During my adulthood, I have grown to love my first name, Laurel. I continue to correct others (most of the time) when they call me Lauren or Laura, but it doesn't make me weary like it did when I was younger. I enjoy saying, "No, it's Laurel - like the flower." Associating myself with a flower feels just for me. A crown of laurel, the beautiful evergreen leaves, entwine to represent honor. My adulthood has been a journey to embody honor, to become an individual of integrity and respect. Humanity is a gift to me, packed with wondrous surprises as I explore its depths. The work I do with others is a full of honor, the honor of walking intimately with others in their world. To be given the gift of knowing another's inner world is, truly, an honor to me. Laurel, honor, that feels good.
In my forty-third year of living, I became a divorced woman. What an inner struggle; the divorce process forced me to redefine myself. Early on, when I had inklings that my marriage may not be well-suited to me, the inner, unspoken rule that kept surfacing was that divorce was for others, but not for me. I was married to a kind and good-natured man, we didn't argue, we were wonderful parents together. How could I end the marriage? That is not a story for this day, but it was a journey into my integrity, into having my life be harmonious on the inside and my outer life become congruent with my deepest feelings. I developed honor and integrity. I would say my ex-husband and I both grew our integrity and inner honor through handling the end of our marriage in the kindest way we possibly could. I am proud of both of us for this.
When I became divorced, I continued to use the name Laurel Neece because the obvious return to Laurel Wiljanen was out of the question. I cared about sharing the same name with my children. My children were ages 16, 14 and 9. At some point though, the desire to no longer share my ex-husband's name surfaced. When eventually I raised the topic of changing my name, I got push back from my children, particularly my younger daughter. Not wanting to hurt them any more than I feared I did through the divorce, I let it be. But the urge was there to no longer be called Laurel Neece.

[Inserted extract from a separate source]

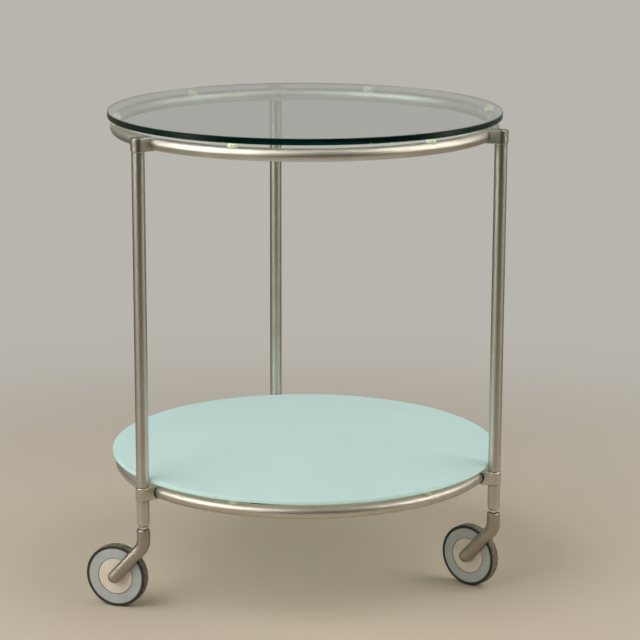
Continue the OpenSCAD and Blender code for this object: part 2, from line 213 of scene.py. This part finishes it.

A few years passed and I began toying with the idea of name change again. This time I approached it more seriously, I considered specific names. Returning to Laurel Wiljanen was off the table. Never once did I imagine going back "there". Instead, I began making lists of names I liked. The process was fairly random. My thinking was - if I was going to change my name, yet again - why not to something I really liked, personally chosen by Me? The choice would be a fairly common name because I didn't want to go down the path of having to spell my name constantly, or repeat it, or correct others for it to be understood readily. As I mentally played with names, I also shared my name change plan with my sisters, asking for feedback. My youngest sister, always full of great ideas, sent back a long list of family names from both sides of my parents family tree.
When it came down to making a lasting decision, the more traditional part of me emerged. I wanted a family name; I wanted my name to have ties to my heritage. With that inner awareness, the choice was simple - Laurel Holland. I would take my mother's mother's maiden name. Not only did I love the name, it met my simple criteria. And I loved my grandmother whole-heartedly. It was if I was honoring her by taking this name. As I was growing in my womanhood, I felt like I was a Holland woman - strong, kind, direct, independent, and quietly loving. Both my grandmother and her sister could be described this way. The shoe fit.
The story still is not complete. To my surprise, the desire to be married again appeared after I fell in love with the man who is now my husband. He was the first to raise the topic of name change, saying he would encourage anyone not to purposefully take the last name Hajek. A difficult name for a variety of reasons, only one of which is it needs to be spelled. But just as wanting another attempt at the art of marriage, I surprised myself by wanting to take this difficult name. I wanted to share a name with my husband, to be known together in this way. It seemed symbolic of our union and commitment. Keeping my chosen name of Holland as a middle name was the answer for me. So I find myself with, yet again, another name experience.
Today I use both Laurel Holland and Laurel Hajek. I am Laurel Holland in my work life. My married and legal name is Laurel Holland Hajek. I suppose this accurately reflects the truth that we play a variety of roles in life. Though not proposing that we all use different names in the many areas of our life, an awareness of how the name is a symbol of "me", and that "me" is being expressed through what I do in the world, is ever-present to me.
This morning I was deeply in touch with the sacred act of sitting in stillness. Perhaps it was a sense of the holy, that brought me into my name story. I like to imagine my name as "holy land" - Holland - a variation of that message. Indeed when I took this name I entered holy territory. I was committing to a life of honoring my inner world. That truth has expanded into a commitment to honor everyone's inner world. That is the honor in my name today, Laurel Holland. I welcome others to open their inner doors, to put aside any fear for a moment or two, and step through that threshold together. What resides deep within each of us is holy land, a terrain of deepest truth and understanding, of intimate knowledge of love and universal truth about our humanity. Sacred space is right here within. Ah, that I could open that door for everyone. The key belongs to each of us individually though; the door must be opened by Self.
So, what's in a name? I can only answer for me. My name represents the journey of my life, so far. It represents my deepest desire to continue to evolve, to know myself ever more deeply, and to serve others as they also enter the sacred space within.